Events such as Saturday’s Roundtable should encourage us to soul search and  strive to ensure that the truth is at the forefront. As Kulchytskyj says in the Foreword of the Bibliography on Holodomor I already knew how Ukrainians died, but I did not why they died.
This is the essence of Genocide, the Intent? – The how has been answered and the intent has been established – The archives, the protocols , the Book of Memory are all reputable sources to seek valid confirmation– But only for those who genuinely want an answer.
On Sunday March 22, 2009 the conversation continued at the Ukrainian Community Centre.
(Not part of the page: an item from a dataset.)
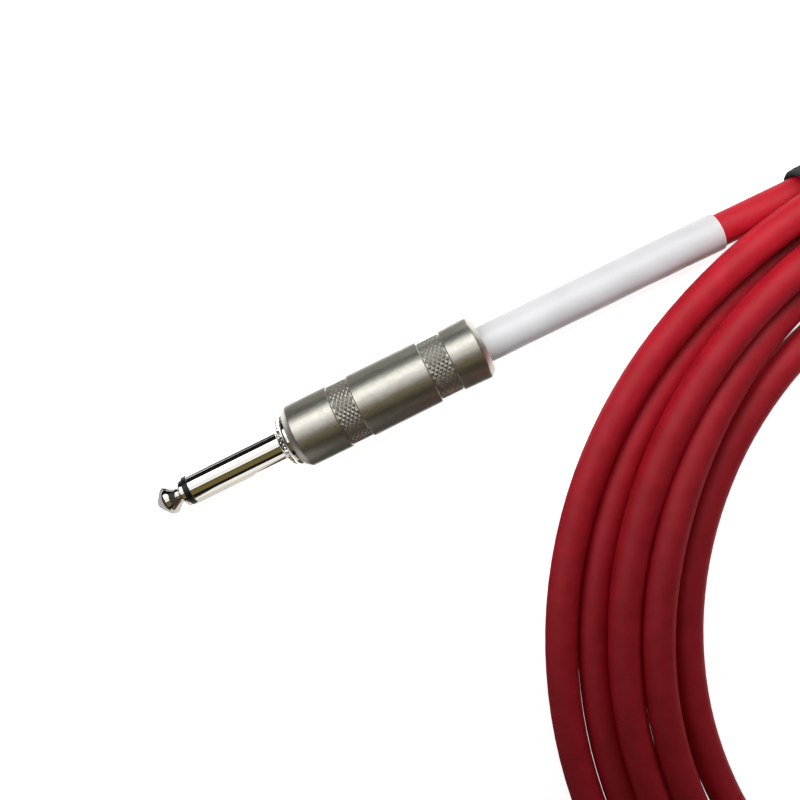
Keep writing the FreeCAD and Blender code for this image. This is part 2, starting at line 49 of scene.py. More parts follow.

AFUO Chairman Stefan Romaniw introduced Prof Kulchytskyj, Prof Serbyn, Dr.Valerij Vaseliev a young historian and Lesa Morgan from Perth who  presented on their work.

Lesa Morgan also prepared a very interesting exhibition. Much is being done in many areas with more required. Vibrant discussion from floor was managed by Association of Ukrainians in Victoria’s Vice President Michael Moravski.

Prof Kulchytskyj and Dr Vasilev have now left and Prof Serbyn is visiting our communities in Adelaide and Sydney. The AFUO thanks all four presenters and also acknowledges the support of the  Ukraine Studies Foundation in Australia (FUSA) for funding Prof. Serbyn’s visit.